Wrens were hunted for many years throughout Europe in medieval times with Ireland no exception to that.
In most parts of the island, the tradition died out in the early 20th century and the rhyme often used during the procession was “The wren, the wren, the king of all birds. On St. Stephen's Day was caught in the furze. Although he was little his honor was great. Jump up me, lads, and give us a treat.”
In past times, the captured wren was tied to the wrenboy leader's staff or a net would be put on a pitchfork. It would be sometimes cruelly kept alive, as the popular mummers' parade song states "A penny or tuppence would do it no harm.”
The song, of which there are many variations, asked for donations from the townspeople. One variation sung in Edmondstown, County Dublin ran as such: "If you haven't a penny a halfpenny will do. If you haven't a halfpenny, God bless you!”
Often the boys gave a feather from the bird to patrons for good luck. The money was used to host a dance or "Wren Ball" for the town on a night in January.

St Stephen, the first Christian martyr was stoned to death in Jerusalem in Ad 34.


Wrenboys would go from house to house in the countryside collecting money but in the towns the groups were more organised and there was often an element of faction-fighting. In both cases there would be a Wren Captain, usually wearing a cape and carrying a sword, musicians, strawboys and others dressed as old women or other things.
It is a day of wild revelry and people usually conceal their identities so they can play tricks on their friends.
This type of behaviour is typical of Celtic festivals as a sort of purge.
The band of young boys has expanded to include girls, and adults often join in. The money collected from the townspeople is now usually donated to a school or charity.
The wren celebration may have descended from Celtic mythology. Ultimately, the origin may be a Samhain or midwinter sacrifice or celebration, as Celtic mythology considered the wren a symbol of the past year. The European wren is known for its habit of singing even in mid-winter, and its name in the Netherlands, "winter king," reflects this. Celtic names of the wren- draouennig, drean, dreathan also suggest an association with druidic rituals.
In the Welsh version of the myth, Lleu Llaw Gyffes, a Celtic hero, wins his name by hitting or killing a wren. He strikes a wren "between the tendon and the bone of its leg", causing Arianrhod, his mother, to say "it is with a skillful hand that the fair-haired one has hit it".
At that Gwydion, his foster father, reveals himself, saying Lleu Llaw Gyffes; "the fair-haired one with the skillful hand" is his name now".
And, in the Isle of Man, the hunting of the wren is associated with an ancient enchantress or 'queen of the fairies' (or goddess) named 'Tehi Tegi' which translates to something like 'beautiful gatherer' in Brythonic. The Manx spoke Brythonic before they switched to Gaelic).
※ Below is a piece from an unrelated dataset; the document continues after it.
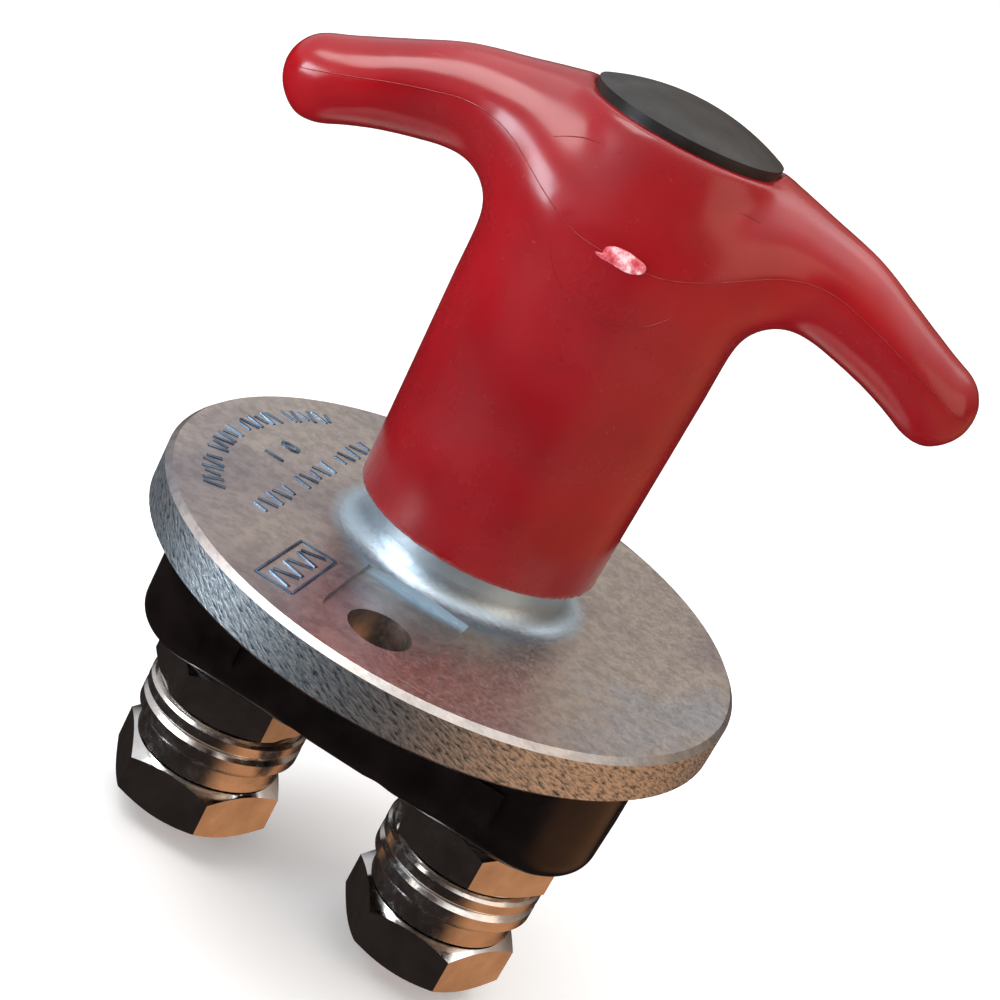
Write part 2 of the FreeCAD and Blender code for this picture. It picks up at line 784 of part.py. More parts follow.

Tehi Tegi was so beautiful that all the men of the Island followed her around in hope of marrying her, and neglected their homes and fields. Tehi Tegi led her suitors to the river and then drowned them. She was confronted, but turned into a wren and escaped. She was banished from the Island but returns once a year, when she is hunted.
The myth most commonly told in Ireland to explain the festival is that God wished to know who was the king of all birds so he set a challenge. The bird who flew highest and furthest would win.
The birds all began together but they dropped out one by one until none were left but the great eagle.
The eagle eventually grew tired and began to drop lower in the sky.
At this point, the treacherous wren emerged from beneath the eagle's wing to soar higher and further than all the others.
The tradition may also have been influenced by Scandinavian settlers during the Viking invasions of the 8th to 10th centuries though it is usually attributed to the "Christianising" of old pagan festivals by saints to ease the transition and promote conversion.

A depiction of the wrenboys taking part in the St Stephen’s Day procession.


Various associated legends exist, such as a wren being responsible for betraying Irish soldiers who fought the Viking invaders by beating its wings on their shields.
In 1955, Liam Clancy recorded "The Wran Song" ("The Wren Song"), which was sung in Ireland by wrenboys.
In 1972 Steeleye Span recorded "The King" on Please to See the King, which also reflects the tradition. They made another version, "The Cutty Wren", on their album Time. "Hunting the Wren" is on John Kirkpatrick's album Wassail!
The Chieftains made a collection of wrenboy tunes on The Bells of Dublin.
In the song, "The Boys of Barr na Sráide", which is based on a poem by Sigerson Clifford, the wren hunt is also prominent.